## DATA EXTRACT
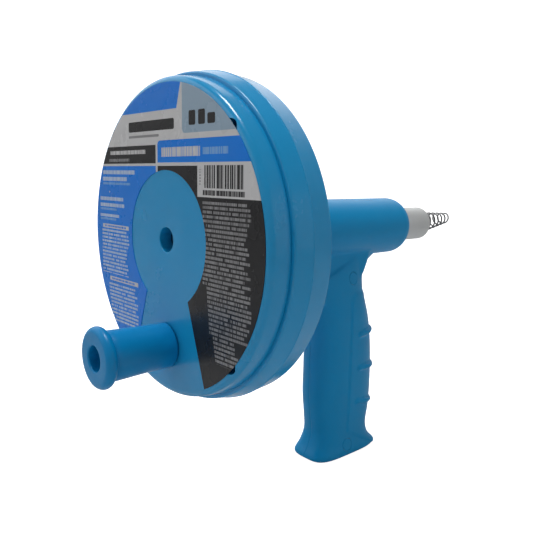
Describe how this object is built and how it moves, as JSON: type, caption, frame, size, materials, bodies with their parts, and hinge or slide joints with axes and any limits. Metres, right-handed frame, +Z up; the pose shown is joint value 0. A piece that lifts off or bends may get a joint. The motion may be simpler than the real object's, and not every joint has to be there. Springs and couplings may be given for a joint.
{
  "type": "drain auger",
  "caption": "Hand-cranked drum auger: pistol grip with a barrel, a spinning cable drum with crank knob, a three-jaw chuck and a wound wire tip.",
  "frame": {"origin": "centre of the drum's back face, at the mouth of the central bore", "axes": "+X along the spindle towards the nose, +Z up, the grip hangs along -Z"},
  "size_m": [0.3244, 0.1874, 0.2597],
  "materials": {
    "drum_plastic": "glossy light blue moulded plastic",
    "grip_plastic": "glossy blue moulded plastic",
    "knob_plastic": "glossy blue moulded plastic",
    "label_print": "laminated print in blue, black, white and grey",
    "chuck_metal": "satin grey turned metal",
    "plated_steel": "zinc plated",
    "black_steel": "blackened spring steel",
    "cable_wire": "drawn spring wire, lightly oiled",
    "nylon": "natural nylon",
    "insert_brass": "knurled",
    "seal_rubber": "matt black"
  },
  "bodies": {
    "grip": {"grip_half_right": "grip_plastic", "grip_half_left": "grip_plastic", "grip_screws": "plated_steel", "screw_caps": "grip_plastic", "thrust_washer": "nylon", "rear_bush": "nylon", "front_bush": "nylon"},
    "drum": {"drum_back_shell": "drum_plastic", "drum_front_shell": "drum_plastic", "drum_screws": "plated_steel", "drum_label": "label_print", "spindle": "plated_steel", "spindle_rivets": "plated_steel", "retaining_ring": "black_steel", "knob_screw": "plated_steel", "knob_washer": "plated_steel", "knob_insert": "insert_brass", "cable_coil": "cable_wire"},
    "crank_knob": {"knob": "knob_plastic"},
    "nut_seal": {"chuck_seal": "seal_rubber"},
    "chuck": {"chuck_nut": "chuck_metal"},
    "jaw_1": {"jaw_top": "plated_steel"},
    "jaw_2": {"jaw_right": "plated_steel"},
    "jaw_3": {"jaw_left": "plated_steel"},
    "cable": {"cable_lead": "cable_wire", "cable_tip": "cable_wire"}
  },
  "joints": [
    {"name": "drum_spin", "type": "hinge", "parent": "grip", "child": "drum", "pos_m": [0.1, 0, 0], "axis": [1, 0, 0], "continuous": true},
    {"name": "knob_spin", "type": "hinge", "parent": "drum", "child": "crank_knob", "pos_m": [-0.02, 0, -0.0605], "axis": [1, 0, 0], "continuous": true},
    {"name": "chuck_travel", "type": "slide", "parent": "drum", "child": "nut_seal", "axis": [1, 0, 0], "range_m": [0, 0.00225]},
    {"name": "chuck_turn", "type": "hinge", "parent": "nut_seal", "child": "chuck", "pos_m": [0.22, 0, 0], "axis": [1, 0, 0], "range_deg": [0, 541]},
    {"name": "jaw_1_slide", "type": "slide", "parent": "drum", "child": "jaw_1", "axis": [0, 0, 1], "range_m": [0, 0.000847]},
    {"name": "jaw_2_slide", "type": "slide", "parent": "drum", "child": "jaw_2", "axis": [0, -0.866, -0.5], "range_m": [0, 0.000847]},
    {"name": "jaw_3_slide", "type": "slide", "parent": "drum", "child": "jaw_3", "axis": [0, 0.866, -0.5], "range_m": [0, 0.000847]},
    {"name": "cable_feed", "type": "slide", "parent": "drum", "child": "cable", "axis": [1, 0, 0], "range_m": [0, 0.12]}
  ],
  "couplings": [
    {"joint": "chuck_turn", "follows": "chuck_travel", "rad_per_m": 4188.8},
    {"joint": "jaw_1_slide", "follows": "chuck_travel", "ratio": 0.3719},
    {"joint": "jaw_2_slide", "follows": "chuck_travel", "ratio": 0.3719},
    {"joint": "jaw_3_slide", "follows": "chuck_travel", "ratio": 0.3719}
  ]
}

## INSTRUCTIONS TO FOLLOW
Each line above must be reproduced exactly as it stands.

## COMPLETED TASK
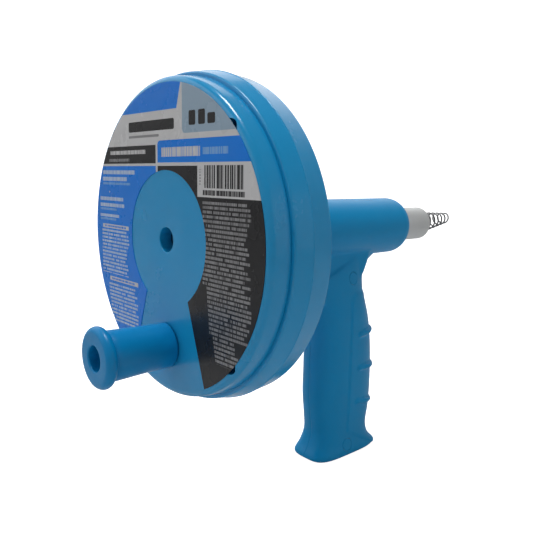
Describe how this object is built and how it moves, as JSON: type, caption, frame, size, materials, bodies with their parts, and hinge or slide joints with axes and any limits. Metres, right-handed frame, +Z up; the pose shown is joint value 0. A piece that lifts off or bends may get a joint. The motion may be simpler than the real object's, and not every joint has to be there. Springs and couplings may be given for a joint.
{
  "type": "drain auger",
  "caption": "Hand-cranked drum auger: pistol grip with a barrel, a spinning cable drum with crank knob, a three-jaw chuck and a wound wire tip.",
  "frame": {"origin": "centre of the drum's back face, at the mouth of the central bore", "axes": "+X along the spindle towards the nose, +Z up, the grip hangs along -Z"},
  "size_m": [0.3244, 0.1874, 0.2597],
  "materials": {
    "drum_plastic": "glossy light blue moulded plastic",
    "grip_plastic": "glossy blue moulded plastic",
    "knob_plastic": "glossy blue moulded plastic",
    "label_print": "laminated print in blue, black, white and grey",
    "chuck_metal": "satin grey turned metal",
    "plated_steel": "zinc plated",
    "black_steel": "blackened spring steel",
    "cable_wire": "drawn spring wire, lightly oiled",
    "nylon": "natural nylon",
    "insert_brass": "knurled",
    "seal_rubber": "matt black"
  },
  "bodies": {
    "grip": {"grip_half_right": "grip_plastic", "grip_half_left": "grip_plastic", "grip_screws": "plated_steel", "screw_caps": "grip_plastic", "thrust_washer": "nylon", "rear_bush": "nylon", "front_bush": "nylon"},
    "drum": {"drum_back_shell": "drum_plastic", "drum_front_shell": "drum_plastic", "drum_screws": "plated_steel", "drum_label": "label_print", "spindle": "plated_steel", "spindle_rivets": "plated_steel", "retaining_ring": "black_steel", "knob_screw": "plated_steel", "knob_washer": "plated_steel", "knob_insert": "insert_brass", "cable_coil": "cable_wire"},
    "crank_knob": {"knob": "knob_plastic"},
    "nut_seal": {"chuck_seal": "seal_rubber"},
    "chuck": {"chuck_nut": "chuck_metal"},
    "jaw_1": {"jaw_top": "plated_steel"},
    "jaw_2": {"jaw_right": "plated_steel"},
    "jaw_3": {"jaw_left": "plated_steel"},
    "cable": {"cable_lead": "cable_wire", "cable_tip": "cable_wire"}
  },
  "joints": [
    {"name": "drum_spin", "type": "hinge", "parent": "grip", "child": "drum", "pos_m": [0.1, 0, 0], "axis": [1, 0, 0], "continuous": true},
    {"name": "knob_spin", "type": "hinge", "parent": "drum", "child": "crank_knob", "pos_m": [-0.02, 0, -0.0605], "axis": [1, 0, 0], "continuous": true},
    {"name": "chuck_travel", "type": "slide", "parent": "drum", "child": "nut_seal", "axis": [1, 0, 0], "range_m": [0, 0.00225]},
    {"name": "chuck_turn", "type": "hinge", "parent": "nut_seal", "child": "chuck", "pos_m": [0.22, 0, 0], "axis": [1, 0, 0], "range_deg": [0, 541]},
    {"name": "jaw_1_slide", "type": "slide", "parent": "drum", "child": "jaw_1", "axis": [0, 0, 1], "range_m": [0, 0.000847]},
    {"name": "jaw_2_slide", "type": "slide", "parent": "drum", "child": "jaw_2", "axis": [0, -0.866, -0.5], "range_m": [0, 0.000847]},
    {"name": "jaw_3_slide", "type": "slide", "parent": "drum", "child": "jaw_3", "axis": [0, 0.866, -0.5], "range_m": [0, 0.000847]},
    {"name": "cable_feed", "type": "slide", "parent": "drum", "child": "cable", "axis": [1, 0, 0], "range_m": [0, 0.12]}
  ],
  "couplings": [
    {"joint": "chuck_turn", "follows": "chuck_travel", "rad_per_m": 4188.8},
    {"joint": "jaw_1_slide", "follows": "chuck_travel", "ratio": 0.3719},
    {"joint": "jaw_2_slide", "follows": "chuck_travel", "ratio": 0.3719},
    {"joint": "jaw_3_slide", "follows": "chuck_travel", "ratio": 0.3719}
  ]
}